Monday, May 14, 2012

Just how big is too big?

I recently read (somewhere on the internet) that the optimal size of a class is 70 lines of code (LOC).

My initial thought on such a size for classes was that it was extremely small, too small to be practical. Indeed, with some languages and frameworks, it is not possible to create a class with less than 70 lines of code.

Yet after working with "Immutable Object Programming" techniques, I have come to believe that classes of size 70 LOC are possible -- and practical. A recent project saw a number of classes (not all of them, but many) on the order of 70 LOC. Some were slightly larger (perhaps 100 LOC), some a bit larger (250 LOC), and a few very large (1000 LOC). A few classes were smaller.

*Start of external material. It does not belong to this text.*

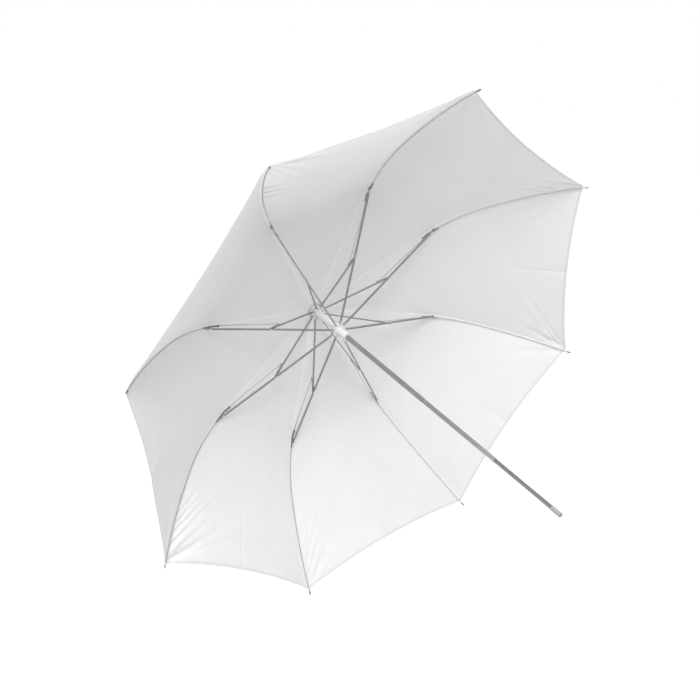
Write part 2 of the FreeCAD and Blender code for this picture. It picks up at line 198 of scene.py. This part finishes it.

The idea of smaller classes is not new. Edward Yourdon, in his 1975 work "Techniques of Program Structure and Design" states that some organizations set a limit on module size to 50 LOC. At the time, object-oriented programming was unknown to the profession (although the notions of classes had been around for decades), so a module is a reasonable substitute for a class.

What I find interesting is the similarity of optimal sizes. For classes, 70 LOC. For modules, 50 LOC. I think that this may tell us something about our abilities as programmers.

I will also observe that 70 lines is about the size of three screens of text -- if we consider a "screen" to be the olde standard size of 24 lines with 80 characters. That may tell us about our abilities, too.